The West Coast is one of the most tornado-prone areas of New Zealand. Indeed, the path of this tornado was close to a previous tornado in 2003. Conditions favourable to the formation of tornadoes often occur in the north-west flow just ahead of active cold fronts. The north-westerly winds at the surface are deflected by the land to blow from the northeast—parallel to the coast. This air acts as an obstacle to the north-west winds further out to sea, which can rise over the northeasterlies, thereby triggering the formation of cumulonimbus clouds. If these develop intense vertical motion, they can suck up some of the air in the surface north-east flow, which induces rotation inside the cloud, which in turn can intensify into a tornado.
Although the Greymouth tornado was one of the most damaging on record in New Zealand, it pales in comparison with tornadoes in the United States. For example, on May 4 this year, a large, intense tornado, obliterated the town of Greensburg, Kansas. Winds of 300 km/h destroyed 95 per cent of the buildings in the town of 1600 residents.
Thankfully, the tornado was well forecast and people had 20 minutes warning to take shelter in cellars and basements. Only 10 people died, and around 60 were injured. Two women survived 48 hours trapped under the rubble of a church. During the clean-up, four soldiers were arrested for looting alcohol and cigarettes. They were not part of the official rescue forces but had gone to the town to help on their own volition. Two other people were arrested for impersonating Red Cross officials. On the upside, the town’s famous 1000 pound meteorite was found intact, snuggled down under the ruins of the museum.
Before the advent of weather radar and modern forecasting tech‑niques this sort of disaster would have claimed hundreds of lives. Just how lethal a tornado strike could be in the United States is the subject of a study published earlier this year in the Bulletin of the American Meteorological Society.
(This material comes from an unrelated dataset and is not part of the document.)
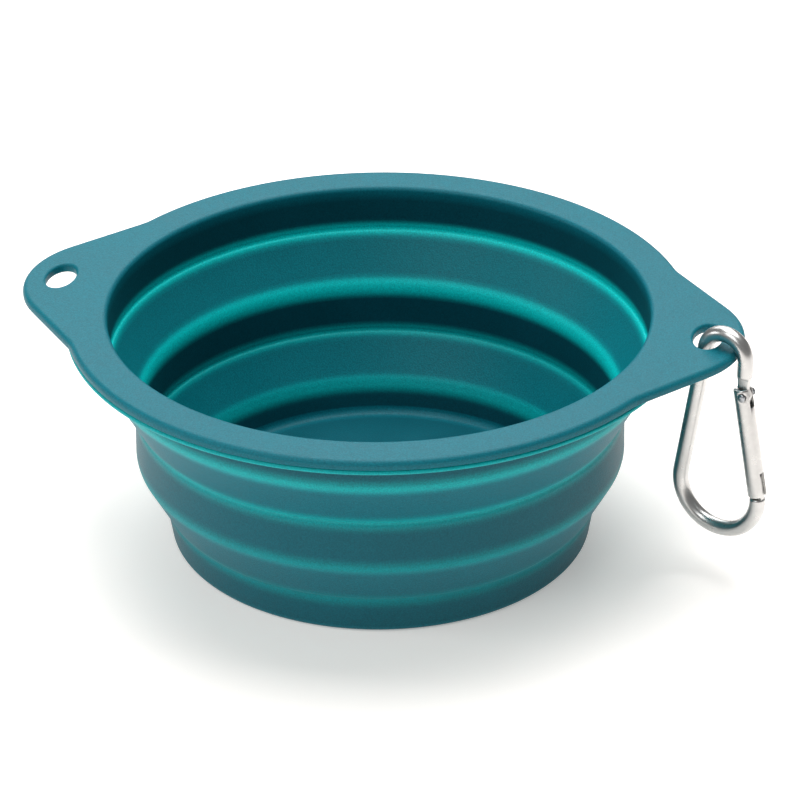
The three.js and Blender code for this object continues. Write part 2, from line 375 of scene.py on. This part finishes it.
def loftLoops(name, loops, closed=True):
    # A circle is added at the first loop, and each further loop is extruded from the last and set in place.
    count = bowl["segments"]
    thing = startCircle(count, fill="NOTHING")
    thing.name = name
    thing.data.name = name
    angles = [fullTurn * k / count for k in range(count)]

    def setLoop(verts, loop):
        radius, height = loop[:2]
        for vert, angle in zip(verts, angles):
            r = radius(angle) if callable(radius) else radius
            vert.co = Vector((r * math.cos(angle), r * math.sin(angle), height)) * mm

    mesh = bmesh.from_edit_mesh(thing.data)
    setLoop(sorted(mesh.verts, key=angleOf), loops[0])
    bpy.ops.mesh.select_all(action="SELECT")
    for loop in loops[1:]:
        bpy.ops.mesh.extrude_edges_move()
        mesh = bmesh.from_edit_mesh(thing.data)
        setLoop(sorted(selectedVerts(mesh), key=lambda v: round(angleOf(v), 7)), loop)
    bmesh.update_edit_mesh(thing.data)
    if closed:
        bpy.ops.mesh.select_mode(type="EDGE")
        bpy.ops.mesh.select_all(action="DESELECT")
        bpy.ops.mesh.select_non_manifold()
        bpy.ops.mesh.bridge_edge_loops()
        bpy.ops.mesh.select_mode(type="VERT")
    finishEditing()
    smoothUpTo(thing, bowl["smoothAngle"])
    return thing


def markWall(thing, loops):
    # Each point of the ring remembers its painted web light and painted ring shade, so that the colour
    # follows it as it folds.
    thin = thing.data.attributes.new("thinWall", "FLOAT", "POINT")
    paintedShade = thing.data.attributes.new("paintedShadeMark", "FLOAT", "POINT")
    marks = [loop for loop in loops if not callable(loop[0])]
    known = {}
    for vert in thing.data.vertices:
        radius = math.hypot(vert.co.x, vert.co.y) / mm
        height = vert.co.z / mm
        key = (round(radius, 2), round(height, 2))
        if key not in known:
            near = min(marks, key=lambda m: abs(m[0] - radius) + abs(m[1] - height))
            away = abs(near[0] - radius) + abs(near[1] - height)
            known[key] = (*near, 0, 0)[2:4] if away < bowl["markReach"] else (0, 0)
        thin.data[vert.index].value, paintedShade.data[vert.index].value = known[key]


def finishRing(thing, loops, nodes):
    markWall(thing, loops)
    thing.data.materials.clear()
    thing.data.materials.append(silicone)
    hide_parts(*nodes)


def seamHeights():
    # The heights, outside and inside, where one ring hands over to the next, below and above each web.
    seams = []
    gap = bowl["webReach"] + bowl["seam"]
    for i in range(1, len(ways)):
        lowPoint = turns[i] - ways[i - 1] * gap
        highPoint = turns[i] + ways[i] * gap
        lowInside = lowPoint + inward[i - 1] * bowl["wall"]
        highInside = highPoint + inward[i] * bowl["wall"]
        seams.append(((lowPoint.y, lowInside.y), (highPoint.y, highInside.y)))
    return seams


lowerInner, lowerOuter, upperInner, upperOuter = seamHeights()


def ringLoops(start, end):
    outside = between(outerWall, start[0] - hair, end[0] + hair)
    inside = between(innerWall, start[1] - hair, end[1] + hair)
    return outside + inside[::-1]


lowerFoldLoops = ringLoops(lowerInner[0], lowerOuter[1])
lowerFold = loftLoops("lowerFold", lowerFoldLoops)
finishRing(lowerFold, lowerFoldLoops, ["lower_fold_web_inner", "lower_fold_band", "lower_fold_web_outer"])
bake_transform(lowerFold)

middleLoops = ringLoops(lowerOuter[1], upperInner[0])
middleWall = loftLoops("middleWall", middleLoops)
finishRing(middleWall, middleLoops, ["middle_wall_ring"])
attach(middleWall, "middle_ring")

upperFoldLoops = ringLoops(upperInner[0], upperOuter[1])
upperFold = loftLoops("upperFold", upperFoldLoops)
finishRing(upperFold, upperFoldLoops, ["upper_fold_web_inner", "upper_fold_band", "upper_fold_web_outer"])
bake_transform(upperFold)
print("folding wall made")


base = {
    "foot": 45.9,
    "footRounding": 1.2,
    "underRadii": (0.01, 12, 28, 40, 43.5),
    "floor": 1.6,
    "floorFillet": 1.6,
    "floorRadii": (42, 40, 34, 26, 17, 8, 0.01),
    "floorShade": 0.5,       # painted shade: the floor's colour is halfway to that of the shaded upright rings
    "footGap": 0.05,         # the wall starts this far above the foot's rounding
    "filletGap": 0.3,
    "weld": 0.03,
}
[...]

The authors consider the scenario of one of their largest, strongest and long-lived tornadoes spending its entire lifetime crossing the city of Chicago. Depending on the precise track such a tornado took, there could be more than a quarter of a million homes destroyed and a death toll as high as 63,000. The total number of people affected could be upwards of 600,000 with a damage bill as high as US$40 billion.
It is interesting to speculate on a worst-case scenario for a New Zealand tornado. Our most lethal tornado on record struck Hamilton on August 25, 1948, killing three people and destroying 150 houses. One woman and her two young children got up from the lunch table in the kitchen to watch the approaching black cloud.
They got as far as the front hall when the house was picked up, spun around and slammed into the house across the road. The back of the house, including a bedroom, the kitchen and the bathroom were completely smashed. Most of the roof was removed and the remaining walls fell out. The only part intact was the hall, were the woman and her two children lay, unharmed. Debris from some buildings was carried as far as Cambridge.
This tornado spent much of its lifetime over farmland and was on the ground for only part of the time as it crossed the city. If a tornado of this intensity occurred again and spent its entire lifetime on the ground crossing an urban area, it is conceivable that the death toll and damage could exceed that of the 1948 tornado by a factor of 10 or even more.
Tornadoes are also a fabulous source of stories of bizarre phenomena, such as blades of grass inserted into tree trunks. On occasion they have been known to pick up schools of fish, from lakes and esturies and deposit them over land, carefully sorted according to size. “Rains” of spiders, crayfish, maggotts and hazelnuts are also on record from around the world.
A herd of steers were once seen flying over Kansas, looking like a flock of gigantic birds. Tornadoes can occasionaly put things down gently. A nine-year-old girl on horseback was picked up by a tornado in South Dakota in July 1955 and seen by her mother flying over a river. She reported landing on her tummy like an aeroplane, and clutching the grass when she came to rest.
In 1920, near Hackleburg, Alabama, a tornado shot and killed a man. He had made the mistake of having a loaded shot-gun on his wall when the tornado came knocking.
However, picked up by the general excitement, journalists have been known to fly across the boundary from fact into fiction. Stories of metal jugs turned inside out, or turkeys stuffed into bottles with only their heads sticking out, are now dismissed as exaggeration, albeit worthy of Mark Twain.